Estos ‘estragos’ son auto-goles de la mayoría de intelectuales públicos y sus lectores cautivos, pues el común de la gente justamente desafía la sapiencia de aquellos. El ‘pueblo’, en general, negociaría con las guerrillas porque toca (o no negociaría); buena parte de la élite intelectual, porque quiere. Ahí comienza el problema.
Los que producen el discurso de la paz se interpretaron a sí mismos, como era de esperarse. El colombiano promedio piensa que “toca negociar porque no hemos podido acabarlos”. En vez de trabajar con ese acuerdo social, la intelectualidad dominante levantó una idea contraria: “La paz negociada es éticamente superior a la paz obtenida por una victoria militar”.
Por ende, buscar la victoria militar del Estado ha sido un error, una decisión éticamente inferior de los ‘guerreristas’. Se omite decir, claro, que la victoria militar de las guerrillas no nos habría llevado a una paz, sino a una dictadura (de horrores previsibles).
Así, demasiados intelectuales deslegitiman la guerra en defensa de la sociedad, cuando la gente cree que lo evidente es que la guerra para imponer unas ideas a la sociedad es moralmente inaceptable e insostenible. No hay que hacer encuestas para saberlo, pero ahí están.
La consecuencia inquietante de esta nueva máxima es que ante futuros alzamientos armados no acudiría la Fuerza Pública sino una comisión para negociar una ‘solución éticamente superior’, dejando expuesta a la sociedad al chantaje violento recurrente.
La segunda brillante idea del discurso biempensante (con m) acerca del proceso de La Habana es la interdependencia entre paz y reconciliación. Resumida así por un insigne intelectual romántico: “Creer que la reconciliación sólo llegará con la firma del acuerdo es olvidar que la firma del acuerdo debe ser ya una consecuencia de la reconciliación”.
Los colombianos, en general, piensan que aun cesando sus crímenes y abandonando las armas las guerrillas difícilmente merecerán alguna medida de perdón judicial (justicia transicional). Sin embargo, por conveniencia podrían refrendar este perdón en las urnas. El perdón de los corazones, el perdón moral, no es posible someterlo a votación (exigirlo para determinada fecha).
La reconciliación no es lo mismo que perdón judicial y moral.
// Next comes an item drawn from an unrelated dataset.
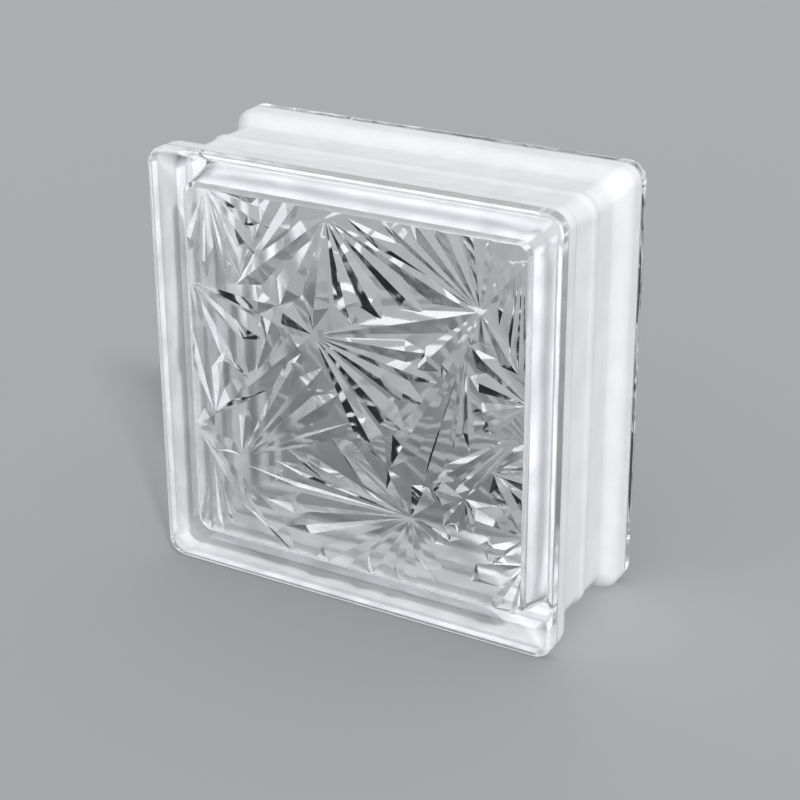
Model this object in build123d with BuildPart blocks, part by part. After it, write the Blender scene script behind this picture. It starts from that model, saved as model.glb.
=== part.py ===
from build123d import *
import math
import os

# Hollow glass block for masonry: two pressed halves fused rim to rim, with coated edges.
# X is the width, Y the depth and Z the height. The origin is at the middle of the foot.
# The front face looks along -Y. All lengths are in millimetres.

# Whole block
width = 190.0
height = 190.0
depth = 80.0
corner_radius = 8.0

# Rim round each face: a clear lip, then a slightly lower land that takes the coating
lip_width = 6.5
lip_step = 0.5
land_width = 5.5
face_edge_radius = 2.2

# Mortar channel round the four edge sides, and the weld bead in the middle of its floor
flank_width = 12.0
channel_depth = 5.2
channel_corner_radius = 8.0
bead_width = 9.0
bead_height = 1.1
flank_steps = 6
bead_steps = 2

# Glass thickness: the face plate, and the side wall where the halves meet
face_thickness = 8.0
wall_thickness = 6.0
wall_draft = 5.0
cavity_corner_radius = 7.0
cavity_floor_bevel = 2.0

# Coating
coat_thickness = 0.3

# Pattern pressed into the inner side of each face plate: fans of faceted grooves. A groove is
# a kite, deepest close to its tip. Its sides fall at groove_slope, down to groove_depth, and
# the tool that leaves it starts tool_lift above the plate.
groove_slope = 0.36
groove_depth = 2.6
groove_shoulder = 0.8
groove_half_width = 7.0
groove_overlap = 1.06
tool_lift = 0.12

# Each fan is its hub and the tips of its grooves in order round the hub, across and up from the
# middle of the face. They are drawn for a field that reaches drawn_half each way.
drawn_half = 81.0
fans = [
    ((-69, 80), [(-79, 50), (-70, 39), (-58, 37), (-53, 43), (-44, 54), (-37, 67), (-40, 82)]),
    ((-55, 40), [(-35, 83), (-19, 86), (-11, 76)]),
    ((-11, 76), [(-56, 39), (-34, 34), (-18, 26), (1, 32), (16, 36), (36, 42), (54, 49)]),
    (
        (59, 49),
        [(42, 15), (30, 18), (-2, 78), (10, 84), (24, 88), (39, 90), (55, 92), (70, 90), (80, 74)],
    ),
    ((77, 80), [(67, 44), (72, 32), (76, 24), (80, 20)]),
    ((59, 49), [(55, 34), (62, 34), (76, 26)]),
    ((-18, 24), [(59, 49), (37, 27), (42, 15), (36, 4), (27, -11), (17, -28)]),
    ((-18, 24), [(-70, -23), (-35, 34)]),
    ((-48, -2), [(-19, 23), (-35, 34)]),
    ((-79, 37), [(-35, 34), (-42, 17), (-49, -4), (-80, 0)]),
    ((-69, -23), [(-80, 26), (-61, 11), (-50, -3)]),
    ((-56, -40), [(-52, -15), (-19, 23), (-12, 12), (-4, 2), (2, -10), (-13, -22)]),
    ((-80, -30), [(-69, -23), (-56, -39), (-28, -82)]),
    ((-71, -42), [(-79, -84), (-73, -84), (-66, -84), (-60, -76)]),
    (
        (28, -48),
        [
            (36, -31),
            (17, -28),
            (-12, -19),
            (-34, -30),
            (-40, -37),
            (-55, -43),
            (-45, -57),
            (-36, -68),
            (-22, -86),
        ],
    ),
    ((28, -48), [(6, -86), (24, -86), (40, -76), (44, -57), (52, -52)]),
    ((53, 33), [(18, -28), (31, -42), (37, -32), (48, -14), (55, -13)]),
    ((81, 14), [(55, 34), (54, 21), (56, 6), (60, -2)]),
    ((80, 4), [(36, -31), (46, -34), (53, -33), (65, -19)]),
    ((65, -19), [(84, 0), (84, -10), (84, -20), (84, -30), (80, -43)]),
    ((81, -44), [(66, -19), (53, -33), (62, -52), (66, -60)]),
    ((53, -33), [(38, -33), (43, -48), (50, -50), (57, -48)]),
    ((81, -56), [(60, -52), (56, -70), (66, -84), (76, -86)]),
]

half_depth = depth / 2
lip_start = half_depth - lip_width
land_start = lip_start - land_width
flank_start = land_start - flank_width
land_inset = lip_step
land_radius = corner_radius - lip_step
seam_inset = channel_depth + wall_thickness
cavity_depth = half_depth - face_thickness
plate_inset = seam_inset + cavity_depth * math.tan(math.radians(wall_draft))
plate_corner_radius = cavity_corner_radius - cavity_floor_bevel

# Depths are measured from the seam towards the front face, so the front plane is the seam
# plane moved along its own normal, and the block's centre is its centre.
seam_plane = Plane(origin=(0, 0, height / 2), x_dir=(1, 0, 0), z_dir=(0, -1, 0))


def outline(from_seam, inset, radius):
    """The block's square outline with rounded corners, at one depth and one inset."""
    with BuildSketch(seam_plane.offset(from_seam)) as square:
        RectangleRounded(width - 2 * inset, height - 2 * inset, radius)
    return square.sketch


def swell(steps, start, end, start_inset, end_inset, start_radius, end_radius):
    """Outlines whose inset eases from one value to the other along a half wave."""
    outlines = []
    for step in range(steps + 1):
        share = step / steps
        ease = (1 - math.cos(math.pi * share)) / 2
        from_seam = start + share * (end - start)
        inset = start_inset + ease * (end_inset - start_inset)
        radius = start_radius + ease * (end_radius - start_radius)
        outlines.append(outline(from_seam, inset, radius))
    return outlines


def edge_form(skin):
    """One half's edge from the seam to the lip as a solid block, grown by the skin's thickness."""
    floor_inset = channel_depth - skin
    floor_radius = channel_corner_radius + skin
    crest_inset = floor_inset - bead_height
    crest_radius = floor_radius + bead_height
    top_inset = land_inset - skin
    top_radius = land_radius + skin
    bead_end = bead_width / 2
    bead = swell(bead_steps, 0, bead_end, crest_inset, floor_inset, crest_radius, floor_radius)
    floor = outline(bead_end, floor_inset, floor_radius)
    flank = swell(flank_steps, flank_start, land_start, floor_inset, top_inset, floor_radius, top_radius)
    land = outline(land_start, top_inset, top_radius)
    with BuildPart() as form:
        loft(bead, ruled=True)
        extrude(floor, amount=flank_start - bead_end)
        loft(flank, ruled=True)
        extrude(land, amount=land_width)
    return form.part


def hollow():
    """The space that the mould's plunger leaves in one half, narrowing towards the face plate."""
    mouth = outline(0, seam_inset, cavity_corner_radius)
    corner = outline(cavity_depth - cavity_floor_bevel, plate_inset, cavity_corner_radius)
    plate = outline(cavity_depth, plate_inset + cavity_floor_bevel, plate_corner_radius)
    with BuildPart() as space:
        loft([mouth, corner], ruled=True)
        loft([corner, plate], ruled=True)
    return space.part


def crest_end(spokes, index, side):
    """Where the crest beside a groove ends: towards the next groove, or beside a gap."""
    spoke = spokes[index]
    last = len(spokes) - 1
    beside = spokes[index + side] if 0 <= index + side <= last else None
    across = spokes[index - side] if 0 <= index - side <= last else None
    turn = spoke.get_signed_angle(beside) if beside else -spoke.get_signed_angle(across)
    shorter = min(spoke.length, beside.length) if beside else spoke.length
    reach = max(groove_shoulder * shorter, spoke.length / 2)
    widest = math.degrees(math.atan(groove_half_width / reach))
    half_turn = max(-widest, min(widest, turn / 2 * groove_overlap))
    return spoke.rotate(Axis.Z, half_turn).normalized() * reach


def groove(hub, spokes, index):
    """The space of one groove: a kite from hub to tip, drawn down to a point near the tip."""
    spoke = spokes[index]
    left = crest_end(spokes, index, -1)
    right = crest_end(spokes, index, 1)
    half_width = (spoke.cross(left).length + spoke.cross(right).length) / spoke.length / 2
    fall = min(groove_depth, groove_slope * half_width)
    mouth = seam_plane.offset(cavity_depth - tool_lift)
    bottom = seam_plane.offset(cavity_depth + fall)
    corners = [mouth.from_local_coords(hub + arm) for arm in (Vector(), left, spoke, right)]
    deepest = bottom.from_local_coords(hub + spoke * groove_shoulder)
    return ConvexPolyhedron([*corners, deepest], mode=Mode.PRIVATE)


def relief():
    """The space of all the grooves of one face, within the flat of its plate."""
    across = (width / 2 - plate_inset) / drawn_half
    up = (height / 2 - plate_inset) / drawn_half
    grooves = []
    for hub, tips in fans:
        centre = Vector(hub[0] * across, hub[1] * up)
        spokes = [Vector(x * across, z * up) - centre for x, z in tips]
        grooves += [groove(centre, spokes, index) for index in range(len(spokes))]
    field = outline(cavity_depth - tool_lift, plate_inset + cavity_floor_bevel, plate_corner_radius)
    with BuildPart() as pattern:
        add(grooves)
        extrude(field, amount=tool_lift + groove_depth, mode=Mode.INTERSECT)
    return pattern.part


def pressed_half():
    """One glass half: face plate, rim and side walls, open at the seam, and the pattern."""
    block = edge_form(0)
    lip = outline(lip_start, 0, corner_radius)
    cavity = hollow()
    pattern = relief()
    with BuildPart() as half:
        add(block)
        extrude(lip, amount=lip_width)
        face = half.faces().sort_by(Axis.Y)[0]
        fillet(face.edges(), radius=face_edge_radius)
        add(cavity, mode=Mode.SUBTRACT)
        add(pattern, mode=Mode.SUBTRACT)
    return half.part


def coating_half():
    """The coating over one half's land, flank, channel floor and bead."""
    outside = edge_form(coat_thickness)
    glass = edge_form(0)
    with BuildPart() as coat:
        add(outside)
        add(glass, mode=Mode.SUBTRACT)
    return coat.part


half_block = pressed_half()
half_coat = coating_half()

with BuildPart() as front_half:
    add(half_block)
front_half.part.label = "front_half"

with BuildPart() as back_half:
    add(half_block, rotation=(0, 0, 180))
back_half.part.label = "back_half"

with BuildPart() as edge_coating:
    add(half_coat)
    add(half_coat, rotation=(0, 0, 180))
edge_coating.part.label = "edge_coating"

os.makedirs("parts", exist_ok=True)
export_step(front_half.part, "parts/front_half.step")
export_step(back_half.part, "parts/back_half.step")
export_step(edge_coating.part, "parts/edge_coating.step")
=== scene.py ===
"""Hollow glass block for masonry: clear pressed glass with a fan relief and coated edges."""

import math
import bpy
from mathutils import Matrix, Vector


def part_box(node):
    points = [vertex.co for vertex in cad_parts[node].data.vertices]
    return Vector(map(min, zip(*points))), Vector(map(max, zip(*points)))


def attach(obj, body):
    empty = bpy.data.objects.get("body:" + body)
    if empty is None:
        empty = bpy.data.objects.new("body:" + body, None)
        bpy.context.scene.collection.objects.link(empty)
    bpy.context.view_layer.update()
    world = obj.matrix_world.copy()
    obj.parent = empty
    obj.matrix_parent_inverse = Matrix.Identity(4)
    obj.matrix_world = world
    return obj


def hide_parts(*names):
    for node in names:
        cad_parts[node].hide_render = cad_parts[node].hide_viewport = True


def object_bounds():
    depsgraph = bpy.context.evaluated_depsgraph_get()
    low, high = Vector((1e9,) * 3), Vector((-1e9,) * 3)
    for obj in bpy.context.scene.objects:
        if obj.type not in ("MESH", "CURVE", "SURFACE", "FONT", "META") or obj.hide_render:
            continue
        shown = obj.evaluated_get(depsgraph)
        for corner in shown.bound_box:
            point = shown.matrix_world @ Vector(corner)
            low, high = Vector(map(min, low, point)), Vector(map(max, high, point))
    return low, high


bl_info = {
    "name": "Glass Block",
    "version": (1, 0, 0),
    "blender": (4, 5, 0),
    "location": "View3D > Sidebar > Glass Block",
    "description": "Dresses the glass block's frame with glass, coating and a plain studio",
    "category": "Add Mesh",
}

import bmesh
import bpy
from bpy.props import FloatProperty, FloatVectorProperty, PointerProperty
from mathutils import Matrix, Vector, noise

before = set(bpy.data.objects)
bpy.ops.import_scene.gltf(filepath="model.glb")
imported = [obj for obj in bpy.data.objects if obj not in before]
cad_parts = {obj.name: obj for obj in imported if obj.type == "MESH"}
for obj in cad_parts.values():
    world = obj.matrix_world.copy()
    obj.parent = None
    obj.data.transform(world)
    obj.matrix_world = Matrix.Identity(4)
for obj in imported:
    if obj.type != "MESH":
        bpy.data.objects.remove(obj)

BOX_LOW, BOX_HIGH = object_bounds()
BOX_CENTRE = (BOX_LOW + BOX_HIGH) / 2
COAT_LOW, COAT_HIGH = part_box("edge_coating")

# Two vertices closer than this are one, and a face this close to a plane lies in it
MERGE_DISTANCE = 2e-6
PLANE_REACH = 2e-5

# The paint runs onto the side of each clear lip and ends there in a ragged line. Its mean and least
# reach, the length between two points of the line, and the depth and length of its slow and fast
# waves. Faces on a lip's side that meet at less than the flat angle are joined before the cut.
PAINT_REACH = 0.0008
PAINT_LEAST = 0.0001
PAINT_STEP = 0.0009
PAINT_WAVES = ((0.0008, 0.006), (0.0006, 0.0018))
FLAT_ANGLE = math.radians(0.1)

# Share of a lamp's light that goes straight through each kind of glass surface, as the renderer
# doesn't follow it through clear glass: first where it leaves the glass, which at the relief is the
# light into the hollow, then where it enters the glass
LIGHT_THROUGH_PLAIN = (0.8, 0.8)
LIGHT_THROUGH_RELIEF = (0.5, 0.08)
LIGHT_THROUGH_WALL = (1.0, 1.0)

# Places of the materials on the glass body, and on the coating
POLISHED, COATED, RELIEF, WALL = range(4)
OPEN_SIDE, GLASS_SIDE = range(2)

# Waviness of the pressed glass: how strongly it shows, then its depth and its noise's scale
WAVE_STRENGTH = 0.25
PLAIN_WAVE = (0.00005, 30.0)
RELIEF_WAVE = (0.0002, 150.0)
WALL_WAVE = (0.0002, 60.0)

# Faint clouds in the coating's white: their noise's scale, where on it they start and end, and the
# brightness that the dull ones keep. Then the strength and depth of the coating's grain.
CLOUD_SCALE = 60.0
CLOUD_RAMP = (0.35, 0.65)
CLOUD_DULL = 0.93
GRAIN_STRENGTH = 0.3
GRAIN_DEPTH = 0.0003

# The noise behind them: the detail of the slow and of the fine one, and the fine one's scale
SLOW_DETAIL = 3.0
GRAIN_DETAIL = 2.0
GRAIN_SCALE = 900.0

# Two faces that meet at a larger angle than this keep a hard edge between them
HARD_EDGE = math.radians(32)
FACET_EDGE = math.radians(4)

# A cavity face belongs to the patterned plate if its normal is this far along the depth
PLATE_FACING = 0.6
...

Es revivir un vínculo roto por la violencia premeditaba y cruel, en este caso. El perdón no elimina la distancia (el ‘abismo’) moral. En rigor, la firma del acuerdo de paz solo necesita bastante perdón judicial y tolerancia, pero insisten en pedir reconciliación, como si se requiriera para aceptar la participación política (curules temporales) de los voceros de las guerrillas.
La consecuencia inquietante de esa concepción moral de la paz tiene al menos dos caras: i) por su carácter maximalista es irrealizable; y ii) supone una intromisión de la política en la autonomía moral del individuo.
Los muchos que creen que la verdad o significado de las cosas no dependen de lo que piensa el ‘vulgo’, el pueblo, que recuerden que no fijarse en la utilidad y las consecuencias prácticas de las ideas es irresponsabilidad. El tercer ‘estrago’ para la próxima columna.